The First Tuesday: We Talk About the World
Morrie and Mitch sat at the kitchen table, surrounded by wicker chairs and they began to talk.
"Mitch, you asked about caring for people I don't even know. But can I tell you the things I'm learning most with this disease?" Morrie said.
"What's that?" Mitch asked.
Morrie said, "The most important thing in life is to learn how to give out love, and to let it come in." His voice dropped to a whisper. " Let it come in. We think we don't deserve love, we think if we let it in we'll become too soft. But a wise man named Levine said it right. He said, 'Love is the only rational act' "
The Second Tuesday: We Talk about Feeling Sorry for Yourself
Mitch came back the next Tuesday. Meanwhile, he looked for signs of the disease's progression. Morrie's fingers worked well enough to write with a pencil, or hold up his glasses, but he could not lift his arms much higher than his chest. He was spending less and less time in the kitchen or living room.
Mitch asked Morrie if he felt sorry for himself.
"Sometimes, in the mornings," Morrie said. "That's when I mourn.
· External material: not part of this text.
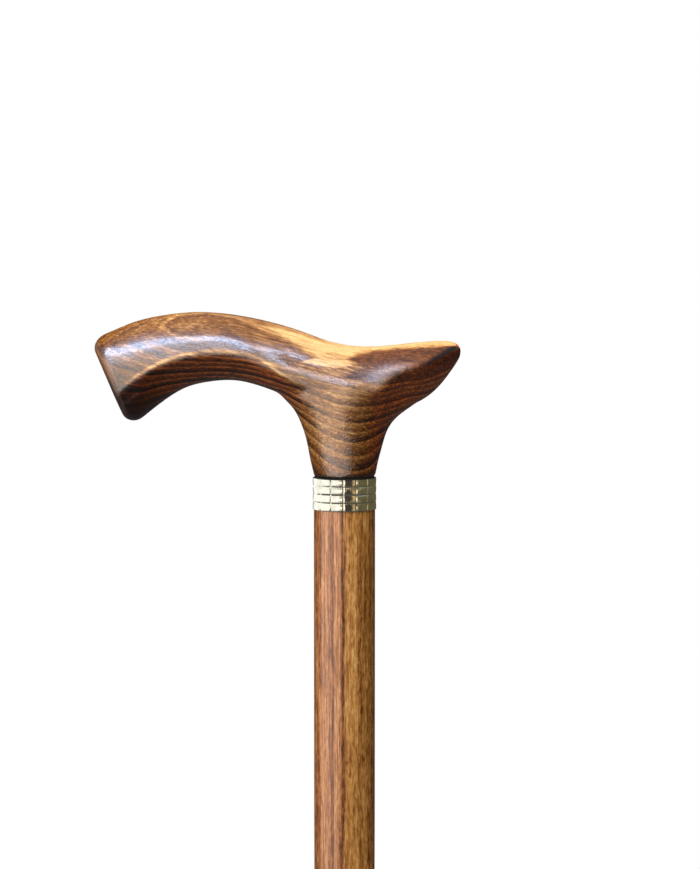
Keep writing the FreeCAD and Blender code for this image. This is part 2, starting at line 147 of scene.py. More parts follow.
class Shader:
    """One material's or the world's node tree."""

    def __init__(self, tree: bpy.types.NodeTree) -> None:
        """Empties the tree."""
        self.tree = tree
        tree.nodes.clear()

    def node(self, kind: str, settings: dict[str, Any] | None = None,
             inputs: dict[Any, Any] | None = None) -> list[Value]:
        """Adds a node.

        Args:
            kind: The node's type.
            settings: Its own settings, set first. A key "stops" fills a colour ramp.
            inputs: Values or links, by the socket's name or number.

        Returns:
            Its outputs, in order.
        """
        made = self.tree.nodes.new(kind)
        for name, value in (settings or {}).items():
            if name == "stops":
                self._fill_ramp(made.color_ramp, value)
            else:
                setattr(made, name, value)
        for key, value in (inputs or {}).items():
            socket = made.inputs[key]
            if isinstance(value, Value):
                value = value.socket
            if isinstance(value, bpy.types.NodeSocket):
                self.tree.links.new(value, socket)
            else:
                socket.default_value = value
        return [Value(self, socket) for socket in made.outputs]

    @staticmethod
    def _fill_ramp(ramp: bpy.types.ColorRamp, stops: Stops) -> None:
        """Gives a ramp its stops of place and colour."""
        while len(ramp.elements) > 1:
            ramp.elements.remove(ramp.elements[-1])
        for index, (place, colour) in enumerate(stops):
            element = ramp.elements[0] if index == 0 else ramp.elements.new(place)
            element.position = place
            element.color = (*colour, 1.0)

    def place(self, centre: Point = (0.0, 0.0, 0.0), scale: Point = (1.0, 1.0, 1.0)) -> Value:
        """Returns Object coordinates in millimetres from a centre in metres, scaled along each axis."""
        coordinates = self.node("ShaderNodeTexCoord")[COORDINATE_OBJECT]
        settings = {"operation": "SUBTRACT"}
        moved = self.node("ShaderNodeVectorMath", settings, {0: coordinates, 1: centre})[0]
        factor = tuple(share / MM for share in scale)
        return self.node("ShaderNodeVectorMath", {"operation": "MULTIPLY"}, {0: moved, 1: factor})[0]

    def split(self, vector: Value) -> list[Value]:
        """Returns the vector's three parts."""
        return self.node("ShaderNodeSeparateXYZ", None, {0: vector})

    def join(self, x: Any, y: Any, z: Any) -> Value:
        """Returns a vector of three values."""
        return self.node("ShaderNodeCombineXYZ", None, {0: x, 1: y, 2: z})[0]

    def noise(self, vector: Value, scale: float = 1.0, detail: float = 2.0, roughness: float = 0.5) -> Value:
        """Returns noise about 0.5."""
        inputs = {"Vector": vector, "Scale": scale, "Detail": detail, "Roughness": roughness}
        return self.node("ShaderNodeTexNoise", {"noise_dimensions": "3D"}, inputs)[0]

    def grain(self, place: Sequence[Value], scales: Point, detail: float = 2.0,
              roughness: float = 0.5) -> Value:
        """Returns noise about 0.5 that has its own scale along each axis."""
        scaled = self.join(*(part * scale for part, scale in zip(place, scales)))
        return self.noise(scaled, 1.0, detail, roughness)

    def ramp(self, value: Value, stops: Stops) -> Value:
        """Returns the colour of a ramp at the value."""
        return self.node("ShaderNodeValToRGB", {"stops": stops}, {0: value})[0]

    def table(self, value: Value, points: Table, limit: float) -> Value:
        """Returns what a table of (value, result) gives at the value. No result is larger than the limit."""
        first, last = points[0][0], points[-1][0]
        stops = []
        for place, result in points:
            grey = 0.5 + result / (2.0 * limit)
            stops.append(((place - first) / (last - first), (grey, grey, grey)))
        found = self.split(self.ramp((value - first) / (last - first), stops))[0]
        return (found - 0.5) * (2.0 * limit)

    def mix(self, factor: Any, first: Any, second: Any, blend: str = "MIX") -> Value:
        """Returns a blend of two colours."""
        inputs = {0: factor}
        for key, colour in ((MIX_FIRST, first), (MIX_SECOND, second)):
            inputs[key] = colour if isinstance(colour, Value) else (*colour, 1.0)
        return self.node("ShaderNodeMix", {"data_type": "RGBA", "blend_type": blend}, inputs)[MIX_RESULT]

    def bump(self, height: Value, depth: float, strength: float = 1.0) -> Value:
        """Returns a normal that follows a height in units of the depth, which is in metres."""
        inputs = {"Height": height, "Distance": depth, "Strength": strength}
        return self.node("ShaderNodeBump", None, inputs)[0]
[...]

I feel around my body, I move my fingers and my handsーwhatever I can still moveーand I mourn what I've lost. I mourn the slow, insidious way in which I'm dying. But then I stop mourning."
"Just like that?" Mitch said.
"I give myself a good cry if I need it. But then I concentrate on all the good things still in my life. On the people who are coming to see me. On the stories I'm going to hear. On youーif it's Tuesday. Because we're Tuesday people," Morrie said. "Mitch, I don't allow myself any more self-pity than that. A little each morning, a few tears, and that's all."
When Mitch helped lifting Morrie from the wheelchair to the recliner, he had the coldest realization that their time was runing out because Morrie's body was very weak. And he thought he had to do something.
These Morrie's words are sometimes difficult for me to understand, but these words reaches to my heart.